46. Great Britain. Admiralty.
Papers Relative to the Recent Arctic Expeditions in Search of Sir John Franklin and the Crews of H.M.S. “Erebus” and “Terror. London: Printed by George Edward Eyre and William Spottiswoode, 1854.
Detail of a map of McClure’s voyage in the Investigator and the completion of a Northwest Passage, from Great Britain. Admiralty, Papers Relative to the Recent Arctic Expeditions ,1854.
Launch of the Forlorn Hope in Wellington Channel in 1852, from Great Britain. Admiralty, Papers Relative to the Recent Arctic Expeditions ,1854.
When McClure and the crew of the Investigator were rescued in 1853 and taken back to the Resolute, they had, according to McClure, completed the Northwest Passage, since they had come in from the west and met ships that came in from the east.
Some of the crew returned to England on the Phoenix in the summer of 1853, and the accomplishment of the Passage was presented to the Admiralty that fall, in the form of a map, compiled by the Captain of the Phoenix, Edward Inglefield.
The map, published in this Arctic Blue Book, was the first to show a Northwest Passage in print. Two years later, McClure was awarded the £10,000 prize offered for the first successful completion of the Passage.

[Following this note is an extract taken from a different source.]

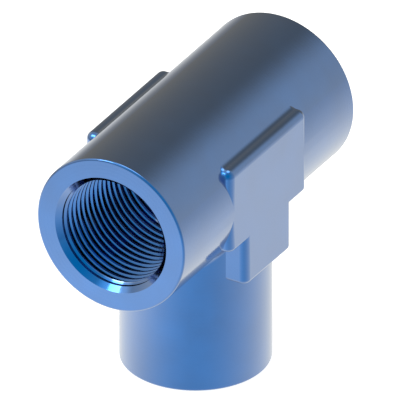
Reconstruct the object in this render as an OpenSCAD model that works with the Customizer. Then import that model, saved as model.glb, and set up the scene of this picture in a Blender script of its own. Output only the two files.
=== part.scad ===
// Female threaded pipe tee: a straight run with a branch at right angles,
// forged and bored in one piece, with a T-shaped wrench pad on each side.
// The part stands on its branch. The origin is the centre of the branch's end
// face, the branch rises along +Z and the run lies along Y above it.
// The three ports are bored to the crest diameter of their pipe thread.

/* [Run] */
// Outside diameter of the run
run_od = 36; // [34:0.5:40]
// Length of the run between its two end faces
run_len = 72; // [68:1:100]

/* [Branch] */
// Outside diameter of the branch
branch_od = 32.4; // [30:0.2:33.6]
// Height of the run's axis above the branch's end face
axis_h = 46.8; // [46:0.2:60]
// Radius of the blend where the branch grows out of the run
blend_r = 2; // [1:0.1:2.4]

/* [Ports] */
// Crest diameter of the pipe thread, to which the ports are bored
bore_d = 24.12; // [20:0.02:25]
// Diameter of the countersink at an end face
mouth_d = 27.2; // [26.2:0.1:29]
// Diameter where the countersink meets the lead-in cone
lead_d = 25; // [25:0.1:26]
// Depth of the countersink
mouth_depth = 1.1; // [0.6:0.1:1.8]
// Depth at which the lead-in cone reaches the bore
lead_depth = 2.3; // [2:0.1:4]
// Depth of a port's bore from its end face, as far as the thread goes
port_depth = 30; // [20:0.5:31]
// Diameter of the waterway that joins the three ports
waterway_d = 19; // [12:0.5:19.8]
// Angle of the cone that the drill leaves at the end of a port's bore
drill_angle = 118; // [90:1:140]

/* [Wrench pads] */
// Width of a pad's upper part, along the run
pad_w = 32.4; // [26:0.2:40]
// Height of a pad's upper edge above the run's axis
pad_rise = 10.1; // [9:0.1:12]
// Depth of a pad's shoulders below the run's axis
shoulder_drop = 9.5; // [5:0.1:12]
// Width of a pad's stem
stem_w = 19.4; // [12:0.2:24]
// Depth of a stem's lower edge below the run's axis
stem_drop = 20.5; // [16:0.1:26]

/* [Edges] */
// Radius round the end faces of the run and the branch
end_round = 0.5; // [0.2:0.1:0.8]
// Radius of the pads' upright and upper edges
pad_round = 1.8; // [1.2:0.1:2]
// Radius of the pads' lower edges
pad_foot_round = 1; // [0.2:0.1:1.2]
// Radius of the fillet between a pad's upper face and the run
pad_fillet_r = 1.8; // [0.6:0.1:2.4]

/* [Hidden] */
$fn = 96;

run_r = run_od / 2;
branch_r = branch_od / 2;
bore_r = bore_d / 2;
mouth_r = mouth_d / 2;
lead_r = lead_d / 2;
waterway_r = waterway_d / 2;
// A pad's flat face touches the run's barrel along one line
pad_face = run_r;
// The fillet ends on a pad's upper face before that face's round outer edge
fillet_room = ((pad_face - pad_round) ^ 2 - run_r ^ 2 + pad_rise ^ 2) / (2 * (run_r - pad_rise));
fillet_r = min(pad_fillet_r, fillet_room);
// Length of the cone between a port's bore and the waterway
drill_cone_h = (bore_r - waterway_r) / tan(drill_angle / 2);
// A cut starts this far outside the metal, so that it leaves no skin, and what
// a round edge takes off reaches this far past the faces that meet there
cut_over = 1;
edge_over = 0.1;
// How far a blend's surface sinks into the metal on each side, so that it meets
// that in a clean line, and how far the blend's root reaches beyond that
blend_sink = 0.05;
blend_root = 1;
// Sections round the branch, and steps across the arc of each
blend_sections = 72;
blend_steps = 6;

// What a round edge of radius r takes off a square corner, whose sides run
// along +X and +Y from the centre of the round
module edge_waste(r) {
    difference() {
        square(r + edge_over);
        circle(r = r);
    }
}

// Outline from the Y axis out to reach, its two outer corners rounded
module rounded_outline(reach, low, high, low_r, high_r) {
    difference() {
        translate([0, low]) square([reach, high - low]);
        translate([reach - high_r, high - high_r]) edge_waste(high_r);
        translate([reach - low_r, low + low_r]) mirror([0, 1]) edge_waste(low_r);
    }
}

module run_barrel() {
    translate([0, 0, axis_h])
        rotate([90, 0, 0])
            rotate_extrude()
                rounded_outline(run_r, -run_len / 2, run_len / 2, end_round, end_round);
}

module branch_barrel() {
    rotate_extrude() rounded_outline(branch_r, 0, axis_h, end_round, end_round);
}

function unit(v) = v / norm(v);

// Centre of a ball of radius blend_r that sinks into both barrels a little, at
// angle a round the branch
function ball_centre(a) =
    let (
        stand_off = blend_r - blend_sink,
        x = (branch_r + stand_off) * cos(a),
        y = (branch_r + stand_off) * sin(a)
    )
    [x, y, axis_h - sqrt((run_r + stand_off) ^ 2 - x ^ 2)];

// Direction at share s of the way from direction p to direction q
function turned(p, q, s) =
    let (w = acos(p * q))
    (p * sin((1 - s) * w) + q * sin(s * w)) / sin(w);

// One section of the blend: the ball's arc from the branch to the run, then
// round a root that lies inside the metal
function blend_section(a) =
    let (
        centre = ball_centre(a),
        to_branch = [-cos(a), -sin(a), 0],
        to_run = unit([-centre[0], 0, axis_h - centre[2]]),
        to_corner = unit(to_branch + to_run),
        root = blend_r + blend_root
    )
    [
        centre + root * to_branch,
        for (i = [0 : blend_steps]) centre + blend_r * turned(to_branch, to_run, i / blend_steps),
        centre + root * to_run,
        centre + root / (to_corner * to_run) * to_corner
    ];

// Ring of metal that fills the corner between the branch and the run
module blend_ring() {
    points = [for (k = [0 : blend_sections - 1]) each blend_section(360 * k / blend_sections)];
    n = len(points) / blend_sections;
    polyhedron(
        points = points,
        faces = [
            for (k = [0 : blend_sections - 1], i = [0 : n - 1])
                let (here = k * n, next = (k + 1) % blend_sections * n, j = (i + 1) % n)
                each [[here + i, here + j, next + j], [here + i, next + j, next + i]]
        ],
        convexity = 4
    );
}

// Block that reaches from the middle of the fitting to a pad's flat face, with
// round edges, of a smaller radius along its foot
module pad_block(width, low, high) {
    column_y = width / 2 - pad_round;
    translate([0, 0, axis_h]) {
        for (y = [-column_y, column_y])
            translate([pad_face - pad_round, y, 0])
                rotate_extrude()
                    rounded_outline(pad_round, low, high, pad_foot_round, pad_round);
        rotate([90, 0, 0])
            linear_extrude(2 * column_y, center = true)
                rounded_outline(pad_face, low, high, pad_foot_round, pad_round);
        rotate([90, 0, 90])
            linear_extrude(pad_face - pad_round)
                for (side = [0, 1])
                    mirror([side, 0])
                        rounded_outline(width / 2, low, high, pad_foot_round, pad_round);
    }
}

// Outline of a bobbin from its axis out: its waist leaves the fillet, and its
// rims round off the fillet's two ends
module bobbin_outline() {
    translate([0, -pad_w / 2 - cut_over]) square([fillet_r, pad_w + 2 * cut_over]);
    for (side = [0, 1])
        mirror([0, side])
            translate([fillet_r + pad_round, pad_w / 2 - pad_round])
                mirror([1, 0])
                    edge_waste(pad_round);
}

// Metal that fills the corner between a pad's upper face and the run
module pad_fillet() {
    centre_z = pad_rise + fillet_r - blend_sink;
    centre_x = sqrt((run_r + fillet_r - blend_sink) ^ 2 - centre_z ^ 2);
    to_pad = [0, -1];
    to_run = unit([-centre_x, -centre_z]);
    to_corner = unit(to_pad + to_run);
    root = fillet_r + pad_round / 2;
    translate([centre_x, 0, axis_h + centre_z])
        rotate([90, 0, 0])
            difference() {
                linear_extrude(pad_w, center = true)
                    polygon([
                        fillet_r * to_pad, fillet_r * to_run, root * to_run,
                        root / (to_corner * to_run) * to_corner, root * to_pad
                    ]);
                rotate_extrude() bobbin_outline();
            }
}

// T-shaped wrench pads, one on each side of the fitting
module wrench_pads() {
    for (side = [0, 1])
        mirror([side, 0, 0]) {
            pad_block(pad_w, -shoulder_drop, pad_rise);
            pad_block(stem_w, -stem_drop, 0);
            pad_fillet();
        }
}

// One port, cut from its end face along +Z: countersink, lead-in cone, bore and
// drill cone, then the waterway as far as the middle of the fitting
module port_cut(to_middle) {
    rotate_extrude()
        polygon([
            [0, -cut_over], [mouth_r, -cut_over], [mouth_r, 0],
            [lead_r, mouth_depth], [bore_r, lead_depth],
            [bore_r, port_depth], [waterway_r, port_depth + drill_cone_h],
            [waterway_r, to_middle], [0, to_middle]
        ]);
}

module ports() {
    port_cut(axis_h);
    for (end = [-90, 90])
        translate([0, 0, axis_h])
            rotate([end, 0, 0])
                translate([0, 0, -run_len / 2]) port_cut(run_len / 2);
}

module tee_body() {
    color("cornflowerblue")
        difference() {
            union() {
                run_barrel();
                branch_barrel();
                blend_ring();
                wrench_pads();
            }
            ports();
        }
}

tee_body();
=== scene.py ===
"""Female threaded pipe tee in blue anodised aluminium, dressed for its photograph.

The turned and milled body is built from plain solids, a right-hand pipe thread is
cut into each of its three ports, and a white studio with one camera is set round it.
"""

import math

import bmesh
import bpy
from bpy.props import FloatProperty, FloatVectorProperty, IntProperty, PointerProperty
from mathutils import Matrix, Vector


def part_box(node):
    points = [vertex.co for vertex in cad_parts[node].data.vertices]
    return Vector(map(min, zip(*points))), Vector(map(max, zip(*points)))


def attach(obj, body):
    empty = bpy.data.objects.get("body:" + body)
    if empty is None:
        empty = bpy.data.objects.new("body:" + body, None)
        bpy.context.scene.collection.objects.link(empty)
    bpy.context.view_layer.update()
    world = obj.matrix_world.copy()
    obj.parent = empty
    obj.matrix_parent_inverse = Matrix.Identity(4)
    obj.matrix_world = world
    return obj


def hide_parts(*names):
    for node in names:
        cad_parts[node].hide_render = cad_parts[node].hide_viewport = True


bl_info = {
    "name": "Threaded pipe tee",
    "version": (1, 0, 0),
    "blender": (4, 5, 0),
    "location": "3D View > Sidebar > Pipe tee",
    "description": "Builds a female threaded pipe tee and the studio it stands in",
    "category": "Add Mesh",
}

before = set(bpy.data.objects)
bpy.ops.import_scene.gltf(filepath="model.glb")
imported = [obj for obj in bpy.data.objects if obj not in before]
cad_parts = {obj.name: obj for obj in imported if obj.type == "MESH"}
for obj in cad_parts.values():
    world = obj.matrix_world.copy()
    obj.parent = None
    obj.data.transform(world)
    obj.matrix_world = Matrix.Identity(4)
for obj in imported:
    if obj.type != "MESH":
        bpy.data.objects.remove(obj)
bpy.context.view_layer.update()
CAD_NODE = "tee_body"
LOW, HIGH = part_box(CAD_NODE)

MM = 0.001
PIECE = "threaded_tee"
FINISH = "Blue anodised aluminium"

# Flats round a barrel, and steps across the round edge at its end and at a pad's foot
BARREL_STEPS = 384
END_STEPS = 8
PAD_STEPS = 8
# Sections of the blend round the branch, and steps across the arc of each
BLEND_SECTIONS = 240
BLEND_STEPS = 16
# How far a blend or a fillet sinks into the metal, and how far its root reaches beyond that
BLEND_SINK = 0.01 * MM
BLEND_ROOT = 1 * MM
# A cut starts this far outside the metal, so that it leaves no skin
CUT_OVER = 1 * MM
# Points closer than the first are one point, and edges shorter than the second are slivers of a cut
SAME_POINT = 0.0001 * MM
SLIVER = 0.001 * MM
# Faces that meet at more than this keep a crisp edge between them
CRISP = math.radians(20)
# How much the larger faces count in the smooth shading, where 50 is as much as the small ones
LARGE_FACES = 80


# Properties


def length(name, description, default):
    """A length that the user can change, in metres, shown in the scene's unit."""
    return FloatProperty(
        name=name,
        description=description,
        default=default,
        min=0.0,
        precision=5,
        subtype="DISTANCE",
        unit="LENGTH",
    )


def linear(code):
    """A six-digit sRGB hex colour as linear red, green and blue."""
    parts = [int(code[i : i + 2], 16) / 255 for i in (0, 2, 4)]
    return tuple(c / 12.92 if c <= 0.04045 else ((c + 0.055) / 1.055) ** 2.4 for c in parts)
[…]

Also in this volume is an account of a voyage up Wellington Channel in a whaleboat named, less-than-optimistically, Forlorn Hope. The commander was Robert McCormick, who, two decades earlier, had been naturalist and surgeon on HMS Beagle. He had resigned in a huff when a ship’s passenger, Charles Darwin, proved to be much better at the job. However, McCormick seems to have acquitted himself admirably on his several Arctic voyages. In this instance, he was surgeon aboard the North Star, the supply ship of Belcher’s “Arctic Squadron”.